By: Staff Writers | Published: January 25th, 2011
U.S. prosecutors say that St. Jude Medical paid doctors as much as $2,000 per patient to convince them to have the company’s pacemakers and defibrillators implanted, and the company has agreed to pay $16 million to settle the illegal kickback allegations.
The U.S. Department of Justice (DOJ) announced the St. Jude settlement agreement on January 20.
According to the DOJ’s claims, St. Jude used three post-market studies and a medical device registry as cover for payments to doctors to entice them to implant their heart devices in patients. The company solicited physicians to participate in the studies to get them to stop using competitor products and to continue to implant their patients with St. Jude-manufactured devices, including pacemakers and implantable cardioverter defibrillators (ICDs), the DOJ alleged.

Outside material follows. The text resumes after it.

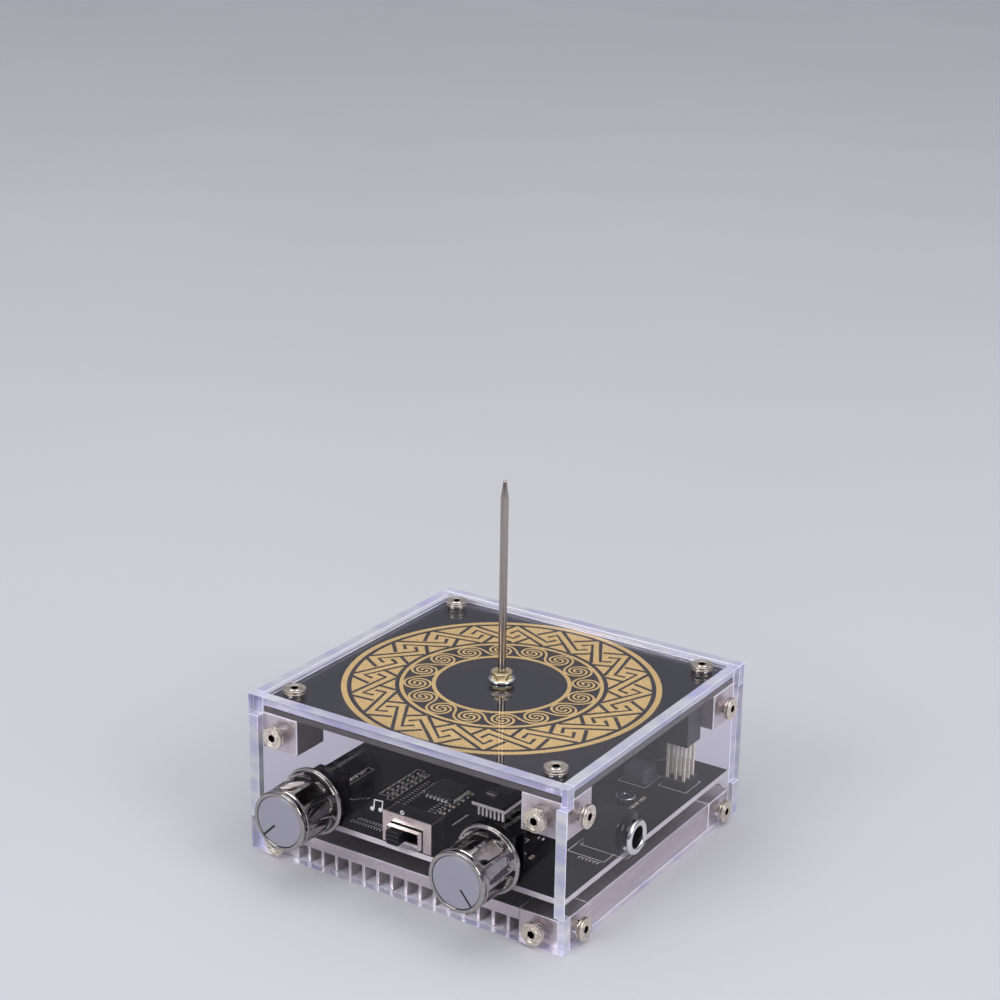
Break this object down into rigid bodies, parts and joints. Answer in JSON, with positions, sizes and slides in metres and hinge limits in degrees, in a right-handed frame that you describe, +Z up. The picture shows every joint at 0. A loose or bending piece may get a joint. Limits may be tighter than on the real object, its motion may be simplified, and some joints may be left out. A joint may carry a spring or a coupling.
{
  "type": "desktop resonant transformer",
  "caption": "Clear-walled desktop resonant transformer: upright discharge needle over a black board with a gold ring pattern, chrome knobs, slide switch, power socket and finned floor.",
  "frame": {"origin": "centre of the case's underside, on the plane that the heatsink's fins and the walls rest on", "axes": "+Z up along the needle, -Y towards the front wall with the knobs and the switch, +X towards the wall with the power socket"},
  "size_m": [0.1028, 0.1119, 0.103],
  "materials": {
    "clear_acrylic": "polished clear acrylic",
    "black_board": "black laminate",
    "gold_print": "gold plated print",
    "copper_track": "printed copper",
    "satin_aluminium": "satin machined",
    "screw_steel": "bright turned",
    "needle_steel": "drawn steel",
    "washer_silver": "polished",
    "collar_brass": "gold plated",
    "knob_chrome": "polished",
    "knob_cap_grey": "satin spun",
    "pot_metal": "plated",
    "black_plastic": "moulded black",
    "ferrite": "moulded grey powder core",
    "pad_grey": "soft silicone"
  },
  "bodies": {
    "case": {"audio_module_board": "black_board", "audio_module_pins": "pot_metal", "back_wall": "clear_acrylic", "board_screws": "screw_steel", "chip_legs": "pot_metal", "cover_plate": "clear_acrylic", "front_wall": "clear_acrylic", "gold_pattern": "gold_print", "header_base": "black_plastic", "header_pins": "collar_brass", "header_socket": "black_plastic", "heatsink": "satin_aluminium", "inductor": "ferrite", "left_wall": "clear_acrylic", "logic_chips": "black_plastic", "lower_block_back_left": "satin_aluminium", "lower_block_back_right": "satin_aluminium", "lower_block_front_left": "satin_aluminium", "lower_block_front_right": "satin_aluminium", "lower_side_screws": "screw_steel", "main_board": "black_board", "needle": "needle_steel", "needle_collar": "collar_brass", "needle_nut": "screw_steel", "needle_washer": "washer_silver", "pot_bodies": "black_plastic", "pot_bushings": "pot_metal", "pot_legs": "pot_metal", "pot_nuts": "pot_metal", "power_socket_body": "black_plastic", "power_socket_pin": "washer_silver", "power_socket_ring": "washer_silver", "primary_winding": "copper_track", "reservoir_capacitors": "black_plastic", "right_wall": "clear_acrylic", "secondary_winding": "copper_track", "side_washers": "screw_steel", "standoffs": "screw_steel", "switch_body": "black_plastic", "switch_plate": "pot_metal", "thermal_pads": "pad_grey", "top_board": "black_board", "top_screws": "screw_steel", "top_washers": "screw_steel", "transistor_cases": "black_plastic", "transistor_leads": "pot_metal", "transistor_screws": "screw_steel", "transistor_tabs": "pot_metal", "upper_block_back_left": "satin_aluminium", "upper_block_back_right": "satin_aluminium", "upper_block_front_left": "satin_aluminium", "upper_block_front_right": "satin_aluminium", "upper_side_screws": "screw_steel"},
    "left_dial": {"left_knob": "knob_chrome", "left_knob_cap": "knob_cap_grey", "left_pot_shaft": "pot_metal"},
    "right_dial": {"right_knob": "knob_chrome", "right_knob_cap": "knob_cap_grey", "right_pot_shaft": "pot_metal"},
    "switch_slider": {"switch_lever": "black_plastic"}
  },
  "joints": [
    {"name": "left_knob_turn", "type": "hinge", "parent": "case", "child": "left_dial", "pos_m": [-0.0278, -0.0555, 0.021], "axis": [0, 1, 0], "range_deg": [-15, 285]},
    {"name": "right_knob_turn", "type": "hinge", "parent": "case", "child": "right_dial", "pos_m": [0.0278, -0.0555, 0.021], "axis": [0, 1, 0], "range_deg": [-290, 10]},
    {"name": "switch_slide", "type": "slide", "parent": "case", "child": "switch_slider", "axis": [1, 0, 0], "range_m": [0, 0.0046]}
  ]
}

In a press release issued the same day the settlement was announced, St. Jude claimed that the post-market studies and registries were legitimate clinical studies used to gather important scientific data. The company said that the settlement is not an admission of guilt and that it agreed to the terms to avoid the cost of lengthy and expensive litigation.
The probe came as the result of a whistleblower lawsuit filed by Charles Donigian, who will receive a $2.64 million share of the settlement.
Under the qui tam provision of the False Claims Act, whistleblowers who report a false claim against the government may be entitled to receive a portion of any money that the government recovers from the offenders. In return, the whistleblower must be the first to bring the case to the government’s attention, and must not publicize the claim until the DOJ decides to prosecute the claim.
The St. Jude whistleblower settlement is the second settlement this month involving an implantable defibrillator medical device manufacturer. Last week, a federal judge accepted a guilty plea and $296 million settlement from Guidant over claims that it tried to cover up problems with defective ICDs. The company also agreed to a three-year probation sentence which will come with increased regulatory scrutiny into its devices and practices.